What the task requires: All of the records below should be output exactly.

>> begin Listed entries

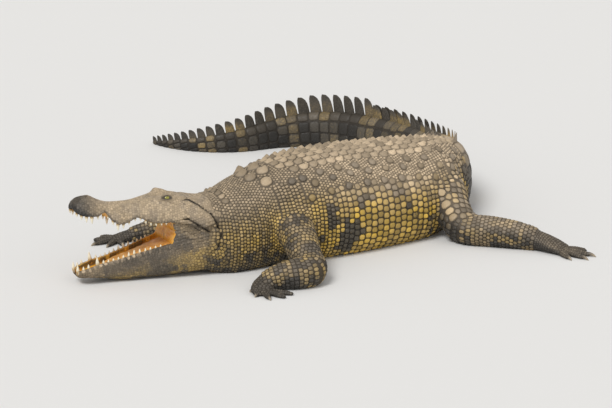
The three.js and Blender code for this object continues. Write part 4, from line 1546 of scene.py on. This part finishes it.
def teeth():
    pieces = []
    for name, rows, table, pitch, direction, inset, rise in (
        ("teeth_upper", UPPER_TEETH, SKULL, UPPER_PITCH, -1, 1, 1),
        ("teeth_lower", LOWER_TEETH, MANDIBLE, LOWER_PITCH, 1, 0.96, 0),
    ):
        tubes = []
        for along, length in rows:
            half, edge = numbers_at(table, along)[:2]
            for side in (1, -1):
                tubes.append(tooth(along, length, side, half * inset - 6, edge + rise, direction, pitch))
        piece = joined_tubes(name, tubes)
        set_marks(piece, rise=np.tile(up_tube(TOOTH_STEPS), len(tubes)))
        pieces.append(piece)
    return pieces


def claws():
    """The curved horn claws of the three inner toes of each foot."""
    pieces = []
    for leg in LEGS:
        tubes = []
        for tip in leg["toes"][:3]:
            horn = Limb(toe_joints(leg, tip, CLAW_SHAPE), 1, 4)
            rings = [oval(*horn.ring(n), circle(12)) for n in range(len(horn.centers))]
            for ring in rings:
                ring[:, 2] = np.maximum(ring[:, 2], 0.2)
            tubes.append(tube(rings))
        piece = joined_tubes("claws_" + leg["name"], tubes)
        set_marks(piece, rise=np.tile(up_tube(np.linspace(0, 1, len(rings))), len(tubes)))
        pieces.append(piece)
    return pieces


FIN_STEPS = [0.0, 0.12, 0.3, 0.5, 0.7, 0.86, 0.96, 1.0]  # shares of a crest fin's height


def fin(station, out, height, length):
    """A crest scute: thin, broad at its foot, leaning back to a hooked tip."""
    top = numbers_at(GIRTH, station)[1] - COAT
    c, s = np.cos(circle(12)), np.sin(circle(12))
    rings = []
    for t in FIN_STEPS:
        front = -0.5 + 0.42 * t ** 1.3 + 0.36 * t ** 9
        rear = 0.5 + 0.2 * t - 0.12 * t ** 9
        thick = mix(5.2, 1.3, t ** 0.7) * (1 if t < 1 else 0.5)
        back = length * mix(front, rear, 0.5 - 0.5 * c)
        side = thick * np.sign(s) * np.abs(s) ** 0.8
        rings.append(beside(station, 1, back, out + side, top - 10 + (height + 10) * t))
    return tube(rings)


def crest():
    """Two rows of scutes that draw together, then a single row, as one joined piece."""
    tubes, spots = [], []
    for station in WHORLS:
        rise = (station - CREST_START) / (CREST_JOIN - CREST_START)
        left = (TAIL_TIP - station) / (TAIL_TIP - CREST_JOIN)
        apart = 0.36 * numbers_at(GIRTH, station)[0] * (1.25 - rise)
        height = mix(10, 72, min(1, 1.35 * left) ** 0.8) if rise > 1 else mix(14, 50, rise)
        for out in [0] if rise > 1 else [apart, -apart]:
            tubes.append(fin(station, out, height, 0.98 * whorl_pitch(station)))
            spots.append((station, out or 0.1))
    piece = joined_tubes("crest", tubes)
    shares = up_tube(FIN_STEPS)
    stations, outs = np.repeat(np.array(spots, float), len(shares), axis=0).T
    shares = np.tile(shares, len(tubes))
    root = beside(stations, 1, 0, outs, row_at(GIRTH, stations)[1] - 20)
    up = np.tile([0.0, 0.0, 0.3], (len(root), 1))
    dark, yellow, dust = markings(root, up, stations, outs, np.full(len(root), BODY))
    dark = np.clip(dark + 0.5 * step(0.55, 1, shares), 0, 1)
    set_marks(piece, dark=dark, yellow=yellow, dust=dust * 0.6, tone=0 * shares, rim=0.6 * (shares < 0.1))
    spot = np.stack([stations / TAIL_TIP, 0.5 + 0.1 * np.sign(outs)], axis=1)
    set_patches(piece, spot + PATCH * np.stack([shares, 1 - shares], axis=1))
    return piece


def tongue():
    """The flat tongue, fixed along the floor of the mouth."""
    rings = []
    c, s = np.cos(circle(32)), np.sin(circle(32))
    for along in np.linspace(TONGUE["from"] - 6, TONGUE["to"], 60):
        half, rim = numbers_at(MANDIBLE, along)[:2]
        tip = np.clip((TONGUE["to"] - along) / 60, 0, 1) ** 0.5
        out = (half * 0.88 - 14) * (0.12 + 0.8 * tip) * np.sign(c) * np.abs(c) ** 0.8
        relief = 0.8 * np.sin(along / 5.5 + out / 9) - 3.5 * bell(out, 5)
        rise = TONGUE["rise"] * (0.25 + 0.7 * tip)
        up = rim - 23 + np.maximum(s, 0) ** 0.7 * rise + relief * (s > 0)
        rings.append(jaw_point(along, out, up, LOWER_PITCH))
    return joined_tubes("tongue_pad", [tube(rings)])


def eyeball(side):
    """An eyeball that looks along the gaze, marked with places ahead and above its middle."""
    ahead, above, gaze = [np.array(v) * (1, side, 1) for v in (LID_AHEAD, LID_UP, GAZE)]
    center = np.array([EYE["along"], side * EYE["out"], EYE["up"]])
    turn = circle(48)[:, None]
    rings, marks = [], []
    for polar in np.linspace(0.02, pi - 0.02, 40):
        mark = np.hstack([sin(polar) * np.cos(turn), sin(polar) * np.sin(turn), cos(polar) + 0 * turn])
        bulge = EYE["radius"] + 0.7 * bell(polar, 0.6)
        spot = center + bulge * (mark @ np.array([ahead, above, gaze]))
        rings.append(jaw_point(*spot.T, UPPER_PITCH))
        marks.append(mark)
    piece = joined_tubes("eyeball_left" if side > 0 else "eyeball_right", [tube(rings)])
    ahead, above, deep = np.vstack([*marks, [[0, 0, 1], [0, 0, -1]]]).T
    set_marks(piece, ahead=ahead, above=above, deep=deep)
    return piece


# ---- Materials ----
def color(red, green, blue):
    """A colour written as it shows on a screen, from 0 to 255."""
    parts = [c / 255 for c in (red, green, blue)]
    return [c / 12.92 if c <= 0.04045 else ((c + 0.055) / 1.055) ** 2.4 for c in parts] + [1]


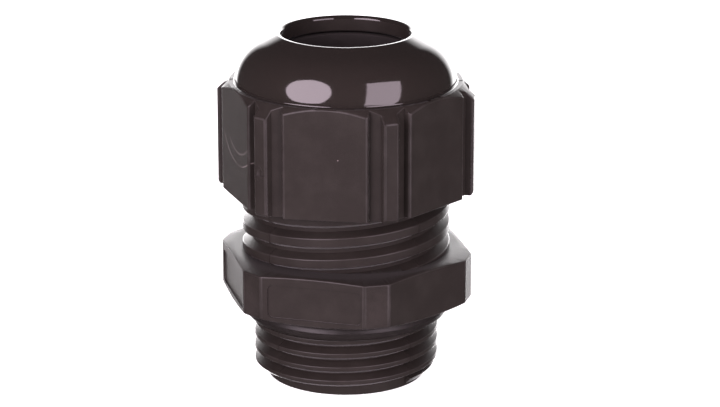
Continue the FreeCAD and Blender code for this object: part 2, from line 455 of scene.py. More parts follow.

>> end Listed entries

Exercise solution:
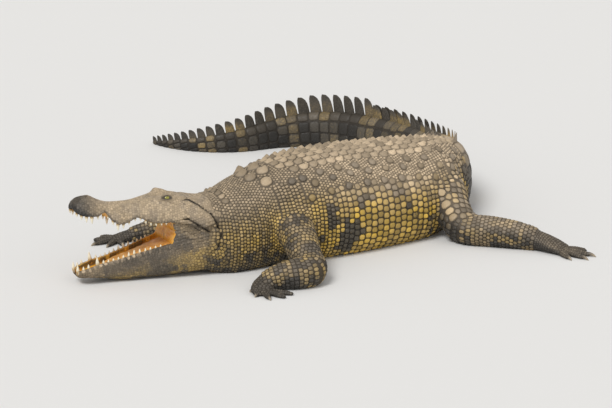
The three.js and Blender code for this object continues. Write part 4, from line 1546 of scene.py on. This part finishes it.
def teeth():
    pieces = []
    for name, rows, table, pitch, direction, inset, rise in (
        ("teeth_upper", UPPER_TEETH, SKULL, UPPER_PITCH, -1, 1, 1),
        ("teeth_lower", LOWER_TEETH, MANDIBLE, LOWER_PITCH, 1, 0.96, 0),
    ):
        tubes = []
        for along, length in rows:
            half, edge = numbers_at(table, along)[:2]
            for side in (1, -1):
                tubes.append(tooth(along, length, side, half * inset - 6, edge + rise, direction, pitch))
        piece = joined_tubes(name, tubes)
        set_marks(piece, rise=np.tile(up_tube(TOOTH_STEPS), len(tubes)))
        pieces.append(piece)
    return pieces


def claws():
    """The curved horn claws of the three inner toes of each foot."""
    pieces = []
    for leg in LEGS:
        tubes = []
        for tip in leg["toes"][:3]:
            horn = Limb(toe_joints(leg, tip, CLAW_SHAPE), 1, 4)
            rings = [oval(*horn.ring(n), circle(12)) for n in range(len(horn.centers))]
            for ring in rings:
                ring[:, 2] = np.maximum(ring[:, 2], 0.2)
            tubes.append(tube(rings))
        piece = joined_tubes("claws_" + leg["name"], tubes)
        set_marks(piece, rise=np.tile(up_tube(np.linspace(0, 1, len(rings))), len(tubes)))
        pieces.append(piece)
    return pieces


FIN_STEPS = [0.0, 0.12, 0.3, 0.5, 0.7, 0.86, 0.96, 1.0]  # shares of a crest fin's height


def fin(station, out, height, length):
    """A crest scute: thin, broad at its foot, leaning back to a hooked tip."""
    top = numbers_at(GIRTH, station)[1] - COAT
    c, s = np.cos(circle(12)), np.sin(circle(12))
    rings = []
    for t in FIN_STEPS:
        front = -0.5 + 0.42 * t ** 1.3 + 0.36 * t ** 9
        rear = 0.5 + 0.2 * t - 0.12 * t ** 9
        thick = mix(5.2, 1.3, t ** 0.7) * (1 if t < 1 else 0.5)
        back = length * mix(front, rear, 0.5 - 0.5 * c)
        side = thick * np.sign(s) * np.abs(s) ** 0.8
        rings.append(beside(station, 1, back, out + side, top - 10 + (height + 10) * t))
    return tube(rings)


def crest():
    """Two rows of scutes that draw together, then a single row, as one joined piece."""
    tubes, spots = [], []
    for station in WHORLS:
        rise = (station - CREST_START) / (CREST_JOIN - CREST_START)
        left = (TAIL_TIP - station) / (TAIL_TIP - CREST_JOIN)
        apart = 0.36 * numbers_at(GIRTH, station)[0] * (1.25 - rise)
        height = mix(10, 72, min(1, 1.35 * left) ** 0.8) if rise > 1 else mix(14, 50, rise)
        for out in [0] if rise > 1 else [apart, -apart]:
            tubes.append(fin(station, out, height, 0.98 * whorl_pitch(station)))
            spots.append((station, out or 0.1))
    piece = joined_tubes("crest", tubes)
    shares = up_tube(FIN_STEPS)
    stations, outs = np.repeat(np.array(spots, float), len(shares), axis=0).T
    shares = np.tile(shares, len(tubes))
    root = beside(stations, 1, 0, outs, row_at(GIRTH, stations)[1] - 20)
    up = np.tile([0.0, 0.0, 0.3], (len(root), 1))
    dark, yellow, dust = markings(root, up, stations, outs, np.full(len(root), BODY))
    dark = np.clip(dark + 0.5 * step(0.55, 1, shares), 0, 1)
    set_marks(piece, dark=dark, yellow=yellow, dust=dust * 0.6, tone=0 * shares, rim=0.6 * (shares < 0.1))
    spot = np.stack([stations / TAIL_TIP, 0.5 + 0.1 * np.sign(outs)], axis=1)
    set_patches(piece, spot + PATCH * np.stack([shares, 1 - shares], axis=1))
    return piece


def tongue():
    """The flat tongue, fixed along the floor of the mouth."""
    rings = []
    c, s = np.cos(circle(32)), np.sin(circle(32))
    for along in np.linspace(TONGUE["from"] - 6, TONGUE["to"], 60):
        half, rim = numbers_at(MANDIBLE, along)[:2]
        tip = np.clip((TONGUE["to"] - along) / 60, 0, 1) ** 0.5
        out = (half * 0.88 - 14) * (0.12 + 0.8 * tip) * np.sign(c) * np.abs(c) ** 0.8
        relief = 0.8 * np.sin(along / 5.5 + out / 9) - 3.5 * bell(out, 5)
        rise = TONGUE["rise"] * (0.25 + 0.7 * tip)
        up = rim - 23 + np.maximum(s, 0) ** 0.7 * rise + relief * (s > 0)
        rings.append(jaw_point(along, out, up, LOWER_PITCH))
    return joined_tubes("tongue_pad", [tube(rings)])


def eyeball(side):
    """An eyeball that looks along the gaze, marked with places ahead and above its middle."""
    ahead, above, gaze = [np.array(v) * (1, side, 1) for v in (LID_AHEAD, LID_UP, GAZE)]
    center = np.array([EYE["along"], side * EYE["out"], EYE["up"]])
    turn = circle(48)[:, None]
    rings, marks = [], []
    for polar in np.linspace(0.02, pi - 0.02, 40):
        mark = np.hstack([sin(polar) * np.cos(turn), sin(polar) * np.sin(turn), cos(polar) + 0 * turn])
        bulge = EYE["radius"] + 0.7 * bell(polar, 0.6)
        spot = center + bulge * (mark @ np.array([ahead, above, gaze]))
        rings.append(jaw_point(*spot.T, UPPER_PITCH))
        marks.append(mark)
    piece = joined_tubes("eyeball_left" if side > 0 else "eyeball_right", [tube(rings)])
    ahead, above, deep = np.vstack([*marks, [[0, 0, 1], [0, 0, -1]]]).T
    set_marks(piece, ahead=ahead, above=above, deep=deep)
    return piece


# ---- Materials ----
def color(red, green, blue):
    """A colour written as it shows on a screen, from 0 to 255."""
    parts = [c / 255 for c in (red, green, blue)]
    return [c / 12.92 if c <= 0.04045 else ((c + 0.055) / 1.055) ** 2.4 for c in parts] + [1]


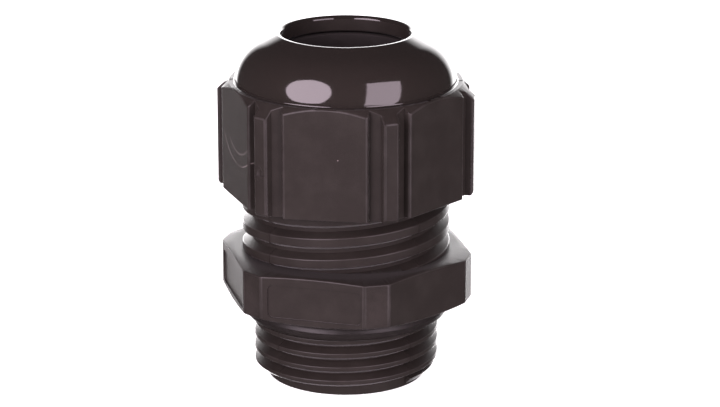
Continue the FreeCAD and Blender code for this object: part 2, from line 455 of scene.py. More parts follow.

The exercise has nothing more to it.